REQUEST
Locate the string "More" throughout the material and copy every line in which it occurs.

··· DATASET RECORDS ···

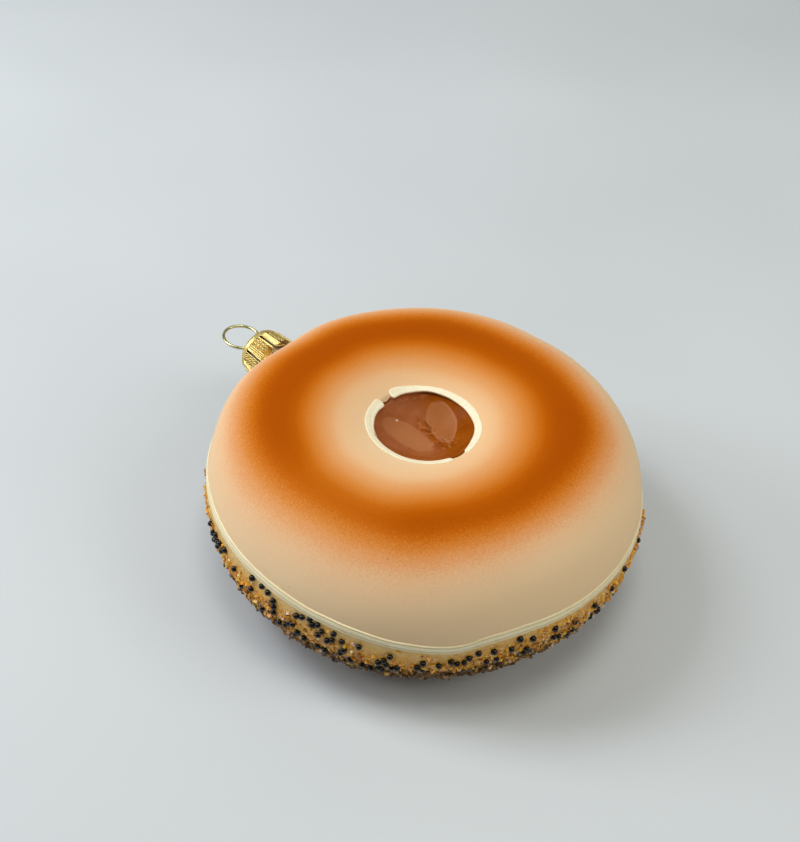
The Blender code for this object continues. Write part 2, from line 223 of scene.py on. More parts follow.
# Lights: name, direction faced, elevation, distance, size in metres, power, colour
LIGHTS = [
    ("key", -100, 50, 0.7, (0.24, 0.24), 1.9, COOL),
    ("low", -92, 25, 1.1, (0.4, 0.4), 3.9, COOL),
    ("top", 0, 88, 1.1, (0.45, 0.45), 3.6, WARM),
    ("fill", 80, 40, 1.1, (0.6, 0.6), 3.3, WARM),
    ("back", 178, 42, 1.2, (1.2, 0.5), 0.8, COOL),
]
SKY_COLOUR = (1.0, 0.98, 0.95, 1.0)
SKY_STRENGTH = 0.14
FLOOR_REACH = 4.0

rng = np.random.default_rng(20)


def facing(degrees):
    """The angle round the body of a direction that is counted from the camera's side."""
    return VIEW_ANGLE + np.radians(degrees)


# ---------------------------------------------------------------- meshes

def new_object(name, data):
    item = bpy.data.objects.new(name, data)
    bpy.context.scene.collection.objects.link(item)
    return item


def make_piece(name, vertices, faces, material, smooth=True):
    """A mesh object that rides on the body; its vertices are in the CAD model's frame."""
    mesh = bpy.data.meshes.new(name)
    faces = faces if isinstance(faces, list) else faces.tolist()
    mesh.from_pydata(np.asarray(vertices).tolist(), [], faces)
    mesh.validate()
    bm = bmesh.new()
    bm.from_mesh(mesh)
    bmesh.ops.recalc_face_normals(bm, faces=bm.faces)
    bm.to_mesh(mesh)
    bm.free()
    mesh.polygons.foreach_set("use_smooth", [smooth] * len(mesh.polygons))
    mesh.materials.append(material)
    mesh.update()
    piece = new_object(name, mesh)
    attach(piece, "root")
    return piece


def add_values(piece, name, values):
    attribute = piece.data.attributes.new(name, "FLOAT", "POINT")
    attribute.data.foreach_set("value", np.asarray(values, np.float32).ravel())


def add_colours(piece, name, values):
    attribute = piece.data.attributes.new(name, "FLOAT_COLOR", "POINT")
    with_alpha = np.concatenate([values, np.ones((len(values), 1))], 1)
    attribute.data.foreach_set("color", with_alpha.astype(np.float32).ravel())


def grid_quads(rows, columns):
    """Quads of a grid of points whose rows close into rings."""
    row = np.arange(rows - 1)[:, None] * columns
    here = np.arange(columns)[None, :]
    following = (here + 1) % columns
    corners = [row + here, row + columns + here, row + columns + following, row + following]
    return np.stack(corners, -1).reshape(-1, 4)


def closed_revolve(points):
    """Vertices and faces of rings whose first and last are closed with fans to their middles."""
    rows, columns, _ = points.shape
    faces = grid_quads(rows, columns).tolist()
    hub = rows * columns
    last = (rows - 1) * columns
    for k in range(columns):
        following = (k + 1) % columns
        faces.append([hub, k, following])
        faces.append([hub + 1, last + following, last + k])
    hubs = np.stack([points[0].mean(0), points[-1].mean(0)])
    return np.concatenate([points.reshape(-1, 3), hubs]), faces


def closed_sweep(sections):
    """Vertices and faces of closed cross-sections along a route, with both ends filled."""
    rows, columns, _ = sections.shape
    faces = grid_quads(rows, columns).tolist()
    last = (rows - 1) * columns
    faces.append(list(range(columns)))
    faces.append([last + k for k in reversed(range(columns))])
    return sections.reshape(-1, 3), faces


def full_turn(count):
    """Angles evenly spaced round a circle."""
    return np.linspace(0, 2 * math.pi, count, endpoint=False)


def around(radius, angles, height):
    """Points at a radius and a height, in directions in radians."""
    return np.stack(np.broadcast_arrays(radius * np.cos(angles), radius * np.sin(angles), height), -1)


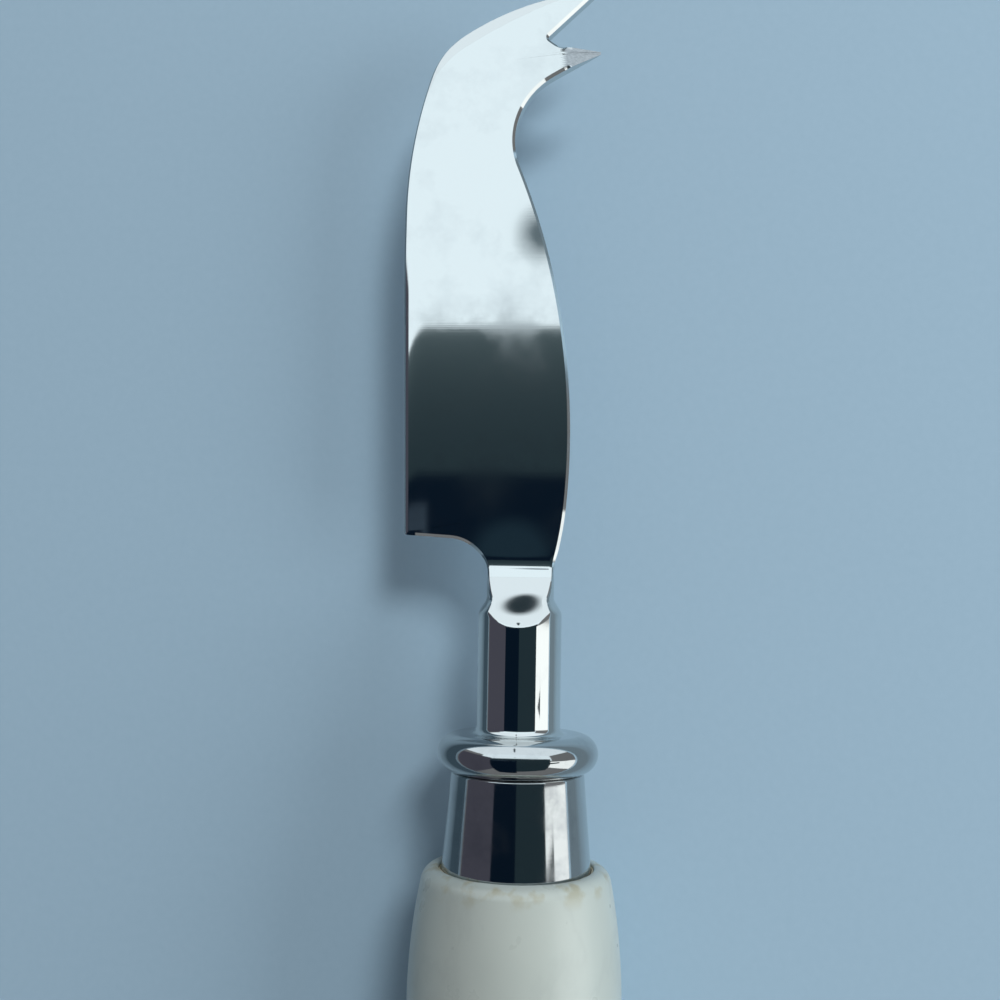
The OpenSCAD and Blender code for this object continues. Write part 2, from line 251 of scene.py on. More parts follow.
def arc(centre: tuple[float, float], radius: float, start: float, end: float, steps: int) -> np.ndarray:
    """Points round a centre, from one angle in degrees to another."""
    angle = np.radians(np.linspace(start, end, steps))
    return np.stack([centre[0] + radius * np.cos(angle), centre[1] + radius * np.sin(angle)], axis=-1)


def drawn(*pieces: object, step: float = 0.4) -> np.ndarray:
    """Joins points and arcs into one profile and puts points along its long straights.

    Args:
        pieces: Pairs, or arrays of pairs.
        step: Longest distance left between two points, in millimetres.

    Returns:
        The profile as one array.
    """
    corners = np.concatenate([np.atleast_2d(piece) for piece in pieces]).astype(float)
    gaps = np.linalg.norm(np.diff(corners, axis=0), axis=1)
    reach = np.concatenate([[0.0], np.cumsum(gaps)])
    parts = np.maximum(1, np.ceil(gaps / step).astype(int))
    first = np.repeat(np.arange(len(parts)), parts)
    rank = np.arange(parts.sum()) - np.repeat(np.cumsum(parts) - parts, parts)
    places = np.append(reach[first] + gaps[first] * rank / parts[first], reach[-1])
    return np.stack([np.interp(places, reach, corners[:, k]) for k in (0, 1)], axis=-1)


class Slot(Enum):
    """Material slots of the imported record."""

    BLADE = "blade_steel"
    RING = "ring_steel"
    FERRULE = "ferrule_steel"
    HANDLE = "handle_stone"
    CEMENT = "cement"


class Nodes:
    """A small hand for laying out nodes in a tree."""

    def __init__(self, tree: bpy.types.NodeTree) -> None:
        """Keeps the tree and its links."""
        self.tree = tree

    def add(self, kind: str, settings: dict | None = None, **inputs: object) -> bpy.types.Node:
        """Adds a node, sets its options and feeds its inputs.

        Args:
            kind: Blender's name of the node.
            settings: Options of the node.
            inputs: Values or sockets by the input's name, with underscores for spaces.

        Returns:
            The node.
        """
        node = self.tree.nodes.new(kind)
        for option, value in (settings or {}).items():
            setattr(node, option, value)
        for name, value in inputs.items():
            label = name.replace("_", " ")
            socket = node.inputs[int(label[1:])] if label[1:].isdigit() else node.inputs[label]
            if isinstance(value, Socket):
                self.tree.links.new(value, socket)
            else:
                socket.default_value = value
        return node

    def ramp(self, value: Socket, stops: list[tuple[float, Colour]]) -> Socket:
        """Colours a value between 0 and 1 by stops and gives back the colour."""
        node = self.add("ShaderNodeValToRGB", Fac=value)
        elements = node.color_ramp.elements
        elements[0].position, elements[0].color = stops[0][0], (*stops[0][1], 1.0)
        elements[1].position, elements[1].color = stops[-1][0], (*stops[-1][1], 1.0)
        for position, colour in stops[1:-1]:
            elements.new(position).color = (*colour, 1.0)
        return node.outputs["Color"]

    def span(self, value: Socket, source: Span, target: Span) -> Socket:
        """Maps a value from one span to another, held at the ends."""
        ends = {"From_Min": source[0], "From_Max": source[1], "To_Min": target[0], "To_Max": target[1]}
        return self.add("ShaderNodeMapRange", Value=value, **ends).outputs["Result"]

    def maths(self, operation: str, first: object, second: object = 0.0) -> Socket:
        """Joins two values by an operation."""
        return self.add("ShaderNodeMath", {"operation": operation}, _0=first, _1=second).outputs[0]

    def times(self, first: object, second: object) -> Socket:
        """Multiplies two values."""
        return self.maths("MULTIPLY", first, second)

    def plus(self, first: object, second: object) -> Socket:
        """Adds two values."""
        return self.maths("ADD", first, second)

    def noise(self, vector: Socket, scale: object, detail: float, roughness: float = 0.5) -> Socket:
        """Noise between 0 and 1 with a scale per metre."""
        node = self.add("ShaderNodeTexNoise", Vector=vector, Scale=scale, Detail=detail, Roughness=roughness)
        return node.outputs["Fac"]

    def stretched(self, vector: Socket, scale: Colour, turn: float = 0.0) -> Socket:
        """The coordinates stretched by three factors and turned about Z in degrees."""
        node = self.add("ShaderNodeMapping", Vector=vector)
        node.inputs["Scale"].default_value = scale
        node.inputs["Rotation"].default_value = (0.0, 0.0, np.radians(turn))
        return node.outputs["Vector"]

    def blend(self, share: object, first: object, second: object) -> Socket:
        """Mixes two colours by a share."""
        node = self.add("ShaderNodeMix", {"data_type": "RGBA"})
        for index, value in ((0, share), (6, first), (7, second)):
            if isinstance(value, Socket):
                self.tree.links.new(value, node.inputs[index])
            else:
                node.inputs[index].default_value = (*value, 1.0) if isinstance(value, tuple) else value
        return node.outputs[2]


def new_material(name: str) -> tuple[bpy.types.Material, Nodes]:
    """Starts a material without nodes, and a hand for laying them out."""
    material = bpy.data.materials.new(name)
    material.use_nodes = True
    material.node_tree.nodes.clear()
    return material, Nodes(material.node_tree)


def new_group(
    name: str, inputs: list[tuple[str, str]], outputs: list[tuple[str, str]]
) -> tuple[bpy.types.NodeTree, Nodes, bpy.types.Node]:
    """Starts a shader node group.

    Args:
        name: Name of the group.
        inputs: Names and socket kinds of the inputs.
        outputs: Names and socket kinds of the outputs.

    Returns:
        The group, a hand for its nodes, and its input node.
    """
    tree = bpy.data.node_groups.new(name, "ShaderNodeTree")
    for label, kind in inputs:
        tree.interface.new_socket(name=label, in_out="INPUT", socket_type=kind)
    for label, kind in outputs:
        tree.interface.new_socket(name=label, in_out="OUTPUT", socket_type=kind)
    nodes = Nodes(tree)
    return tree, nodes, nodes.add("NodeGroupInput")


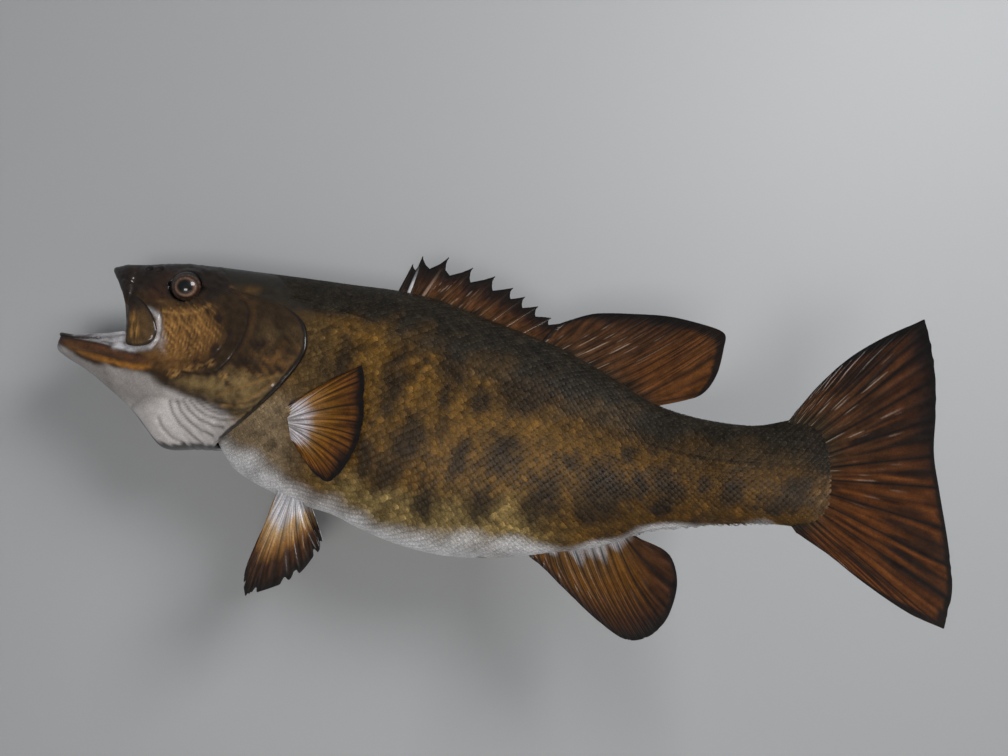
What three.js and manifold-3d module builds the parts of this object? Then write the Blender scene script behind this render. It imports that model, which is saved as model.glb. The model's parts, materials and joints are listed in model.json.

···

TASK RESPONSE
The Blender code for this object continues. Write part 2, from line 223 of scene.py on. More parts follow.
The OpenSCAD and Blender code for this object continues. Write part 2, from line 251 of scene.py on. More parts follow.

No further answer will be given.